— start of GIVEN INFORMATION —
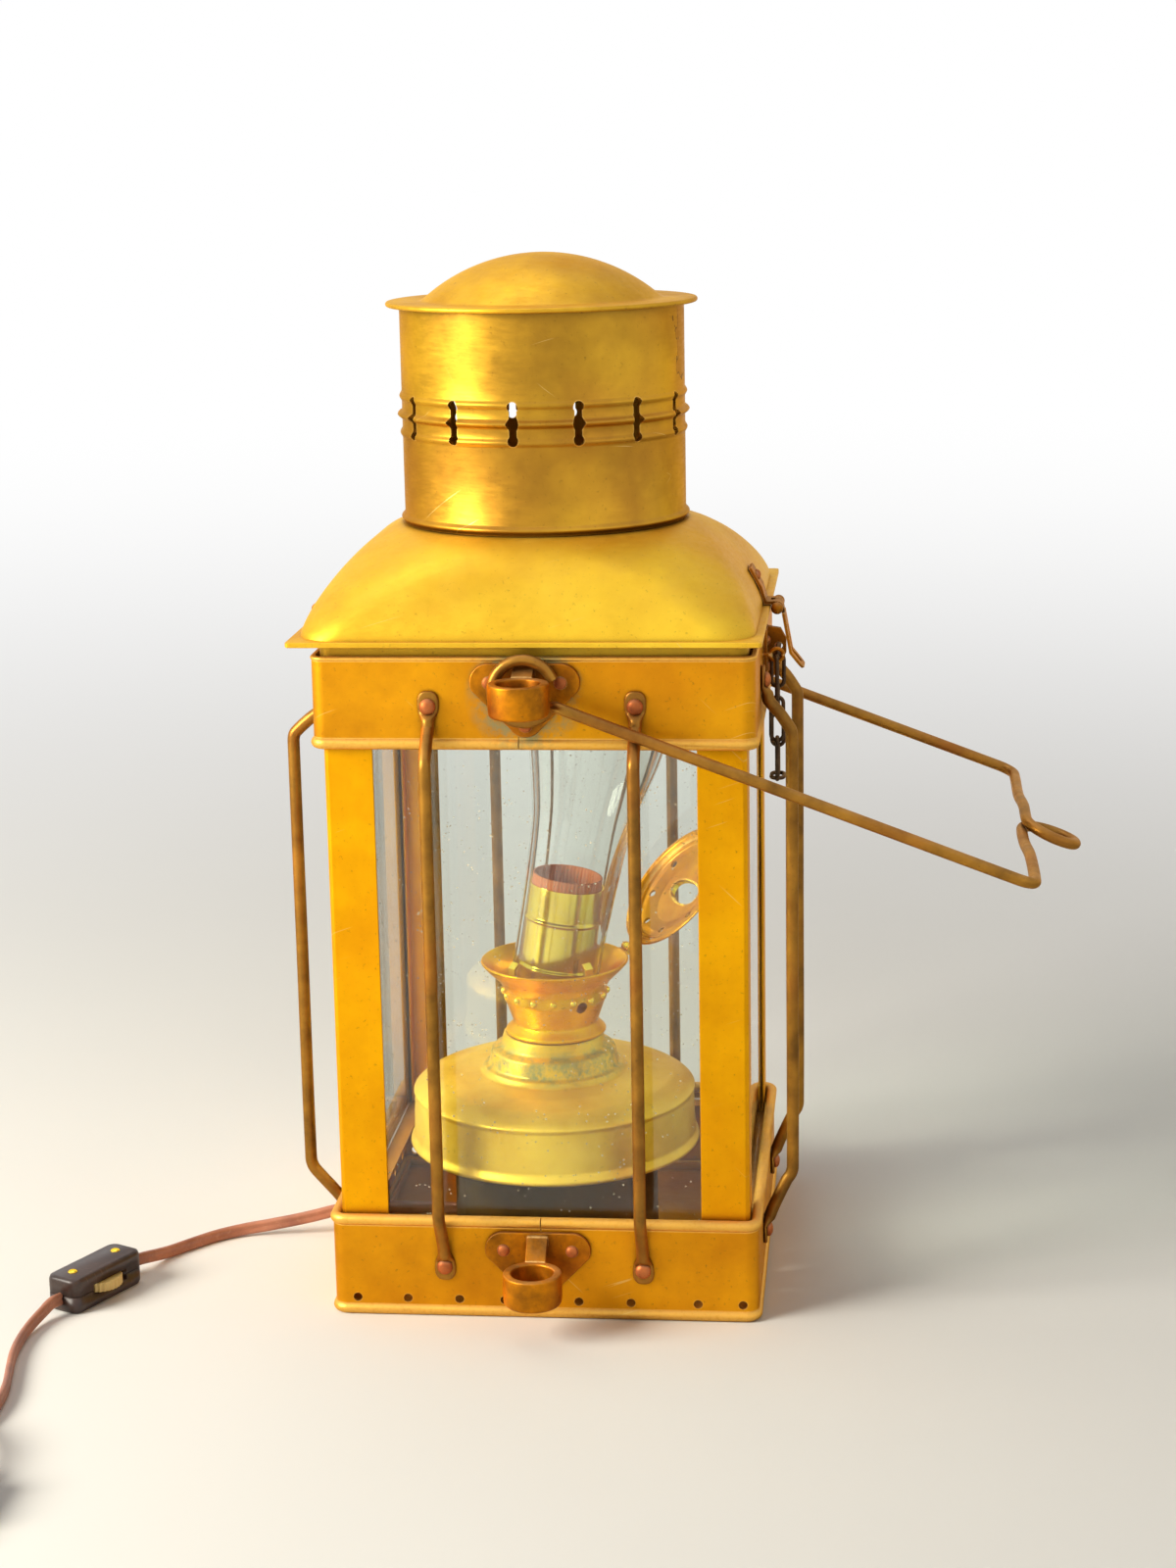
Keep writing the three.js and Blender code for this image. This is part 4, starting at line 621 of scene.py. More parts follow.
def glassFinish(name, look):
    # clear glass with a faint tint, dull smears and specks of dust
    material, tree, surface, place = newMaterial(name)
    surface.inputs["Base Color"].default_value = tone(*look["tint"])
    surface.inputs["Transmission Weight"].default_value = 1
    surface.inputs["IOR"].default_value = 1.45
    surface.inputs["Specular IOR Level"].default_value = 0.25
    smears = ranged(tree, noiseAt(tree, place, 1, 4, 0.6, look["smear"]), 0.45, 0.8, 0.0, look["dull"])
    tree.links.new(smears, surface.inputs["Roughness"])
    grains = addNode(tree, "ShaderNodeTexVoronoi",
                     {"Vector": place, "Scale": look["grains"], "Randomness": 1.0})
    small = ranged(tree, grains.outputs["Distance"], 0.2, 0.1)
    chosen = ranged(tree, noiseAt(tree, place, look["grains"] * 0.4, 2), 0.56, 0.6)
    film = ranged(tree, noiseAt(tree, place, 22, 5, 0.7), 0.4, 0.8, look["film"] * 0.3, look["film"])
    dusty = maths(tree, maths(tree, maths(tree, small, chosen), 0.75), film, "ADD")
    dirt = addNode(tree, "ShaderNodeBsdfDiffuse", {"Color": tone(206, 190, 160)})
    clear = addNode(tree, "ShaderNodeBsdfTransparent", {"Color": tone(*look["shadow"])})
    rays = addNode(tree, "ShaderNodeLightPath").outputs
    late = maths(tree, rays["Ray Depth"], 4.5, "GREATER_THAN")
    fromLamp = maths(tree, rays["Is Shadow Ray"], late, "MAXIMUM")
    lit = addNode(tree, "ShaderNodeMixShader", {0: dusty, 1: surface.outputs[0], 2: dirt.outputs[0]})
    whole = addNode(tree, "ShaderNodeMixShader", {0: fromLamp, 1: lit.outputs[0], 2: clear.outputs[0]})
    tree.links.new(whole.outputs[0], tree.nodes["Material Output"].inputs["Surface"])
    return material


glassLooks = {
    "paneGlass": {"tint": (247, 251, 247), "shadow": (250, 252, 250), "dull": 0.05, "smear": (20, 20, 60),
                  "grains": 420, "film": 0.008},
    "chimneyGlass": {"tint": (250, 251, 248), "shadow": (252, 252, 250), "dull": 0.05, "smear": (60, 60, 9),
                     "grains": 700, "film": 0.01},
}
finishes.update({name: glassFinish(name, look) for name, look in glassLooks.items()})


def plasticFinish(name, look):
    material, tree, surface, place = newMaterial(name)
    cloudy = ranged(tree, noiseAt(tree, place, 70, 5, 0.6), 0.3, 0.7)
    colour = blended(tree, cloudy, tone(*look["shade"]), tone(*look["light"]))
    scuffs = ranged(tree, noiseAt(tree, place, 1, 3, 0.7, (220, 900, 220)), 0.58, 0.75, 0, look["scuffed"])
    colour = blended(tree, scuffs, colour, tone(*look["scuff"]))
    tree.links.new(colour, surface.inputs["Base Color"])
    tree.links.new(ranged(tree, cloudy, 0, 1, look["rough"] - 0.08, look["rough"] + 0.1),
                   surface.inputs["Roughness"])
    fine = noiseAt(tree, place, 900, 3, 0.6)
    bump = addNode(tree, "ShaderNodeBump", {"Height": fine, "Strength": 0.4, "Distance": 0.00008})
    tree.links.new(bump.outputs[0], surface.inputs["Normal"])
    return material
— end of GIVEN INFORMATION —
PROBLEM TO WORK ON -> Please quote the data above in full, with no line missing.

THE OUTPUT ->
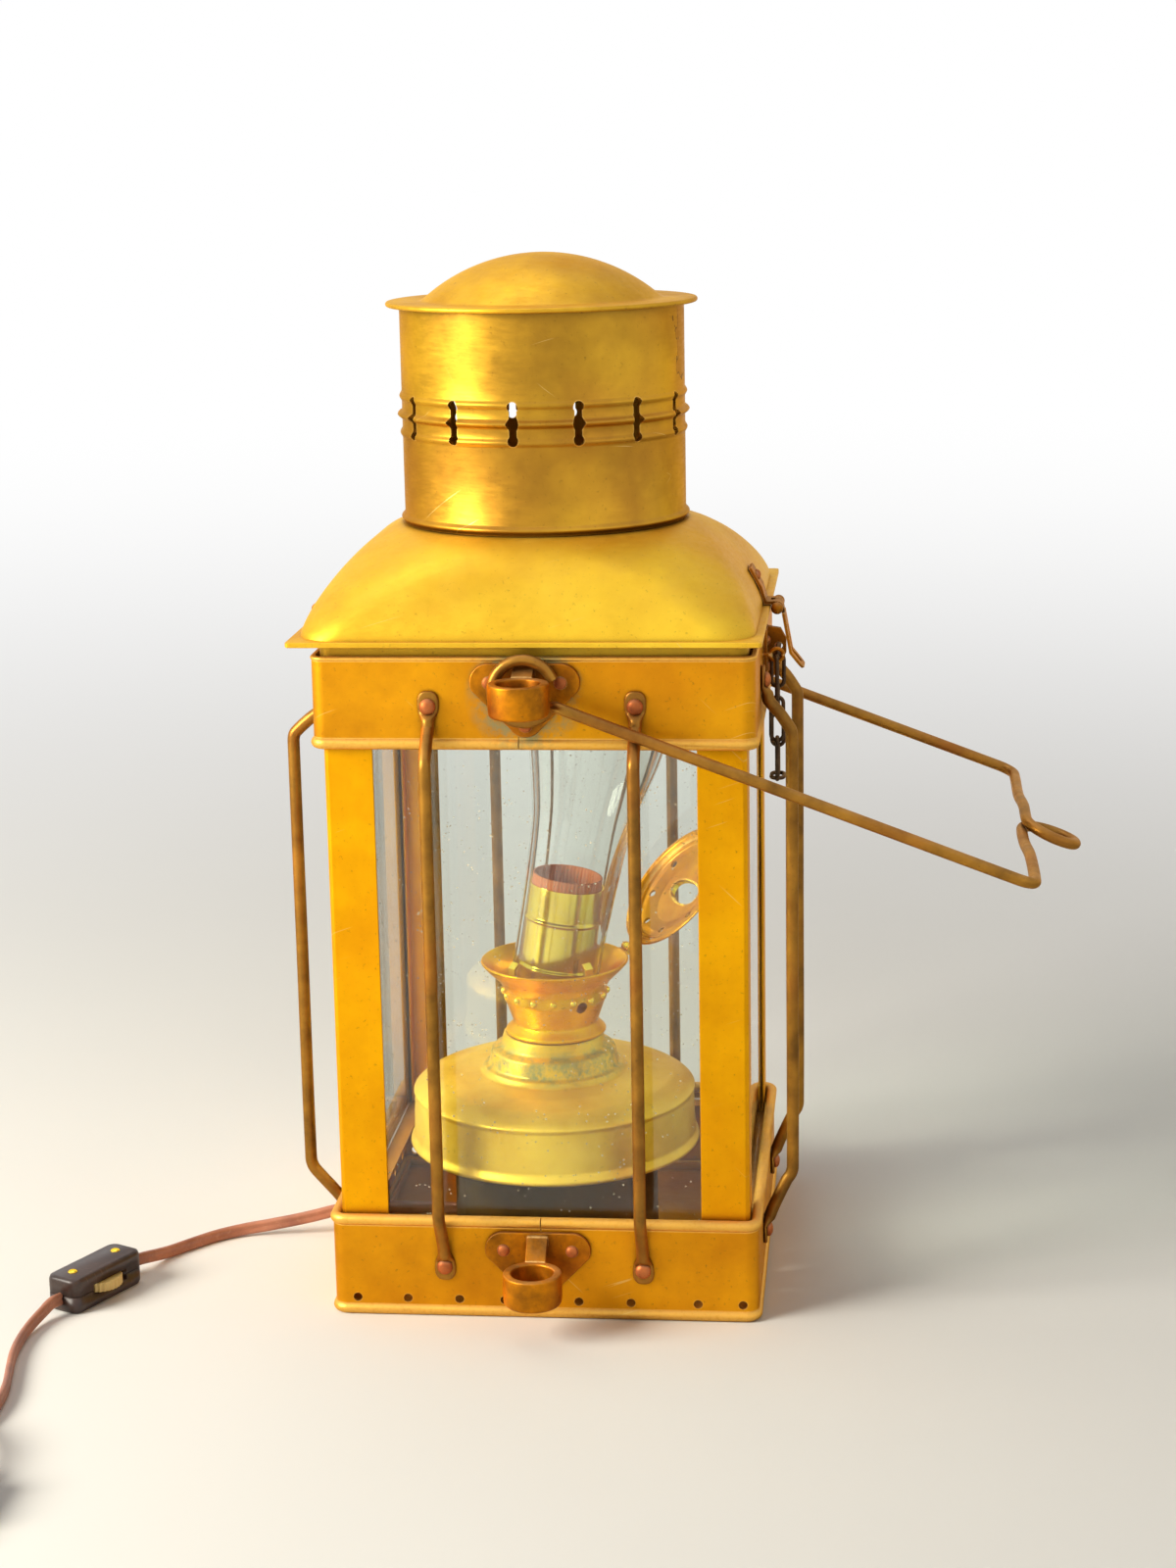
Keep writing the three.js and Blender code for this image. This is part 4, starting at line 621 of scene.py. More parts follow.
def glassFinish(name, look):
    # clear glass with a faint tint, dull smears and specks of dust
    material, tree, surface, place = newMaterial(name)
    surface.inputs["Base Color"].default_value = tone(*look["tint"])
    surface.inputs["Transmission Weight"].default_value = 1
    surface.inputs["IOR"].default_value = 1.45
    surface.inputs["Specular IOR Level"].default_value = 0.25
    smears = ranged(tree, noiseAt(tree, place, 1, 4, 0.6, look["smear"]), 0.45, 0.8, 0.0, look["dull"])
    tree.links.new(smears, surface.inputs["Roughness"])
    grains = addNode(tree, "ShaderNodeTexVoronoi",
                     {"Vector": place, "Scale": look["grains"], "Randomness": 1.0})
    small = ranged(tree, grains.outputs["Distance"], 0.2, 0.1)
    chosen = ranged(tree, noiseAt(tree, place, look["grains"] * 0.4, 2), 0.56, 0.6)
    film = ranged(tree, noiseAt(tree, place, 22, 5, 0.7), 0.4, 0.8, look["film"] * 0.3, look["film"])
    dusty = maths(tree, maths(tree, maths(tree, small, chosen), 0.75), film, "ADD")
    dirt = addNode(tree, "ShaderNodeBsdfDiffuse", {"Color": tone(206, 190, 160)})
    clear = addNode(tree, "ShaderNodeBsdfTransparent", {"Color": tone(*look["shadow"])})
    rays = addNode(tree, "ShaderNodeLightPath").outputs
    late = maths(tree, rays["Ray Depth"], 4.5, "GREATER_THAN")
    fromLamp = maths(tree, rays["Is Shadow Ray"], late, "MAXIMUM")
    lit = addNode(tree, "ShaderNodeMixShader", {0: dusty, 1: surface.outputs[0], 2: dirt.outputs[0]})
    whole = addNode(tree, "ShaderNodeMixShader", {0: fromLamp, 1: lit.outputs[0], 2: clear.outputs[0]})
    tree.links.new(whole.outputs[0], tree.nodes["Material Output"].inputs["Surface"])
    return material


glassLooks = {
    "paneGlass": {"tint": (247, 251, 247), "shadow": (250, 252, 250), "dull": 0.05, "smear": (20, 20, 60),
                  "grains": 420, "film": 0.008},
    "chimneyGlass": {"tint": (250, 251, 248), "shadow": (252, 252, 250), "dull": 0.05, "smear": (60, 60, 9),
                     "grains": 700, "film": 0.01},
}
finishes.update({name: glassFinish(name, look) for name, look in glassLooks.items()})


def plasticFinish(name, look):
    material, tree, surface, place = newMaterial(name)
    cloudy = ranged(tree, noiseAt(tree, place, 70, 5, 0.6), 0.3, 0.7)
    colour = blended(tree, cloudy, tone(*look["shade"]), tone(*look["light"]))
    scuffs = ranged(tree, noiseAt(tree, place, 1, 3, 0.7, (220, 900, 220)), 0.58, 0.75, 0, look["scuffed"])
    colour = blended(tree, scuffs, colour, tone(*look["scuff"]))
    tree.links.new(colour, surface.inputs["Base Color"])
    tree.links.new(ranged(tree, cloudy, 0, 1, look["rough"] - 0.08, look["rough"] + 0.1),
                   surface.inputs["Roughness"])
    fine = noiseAt(tree, place, 900, 3, 0.6)
    bump = addNode(tree, "ShaderNodeBump", {"Height": fine, "Strength": 0.4, "Distance": 0.00008})
    tree.links.new(bump.outputs[0], surface.inputs["Normal"])
    return material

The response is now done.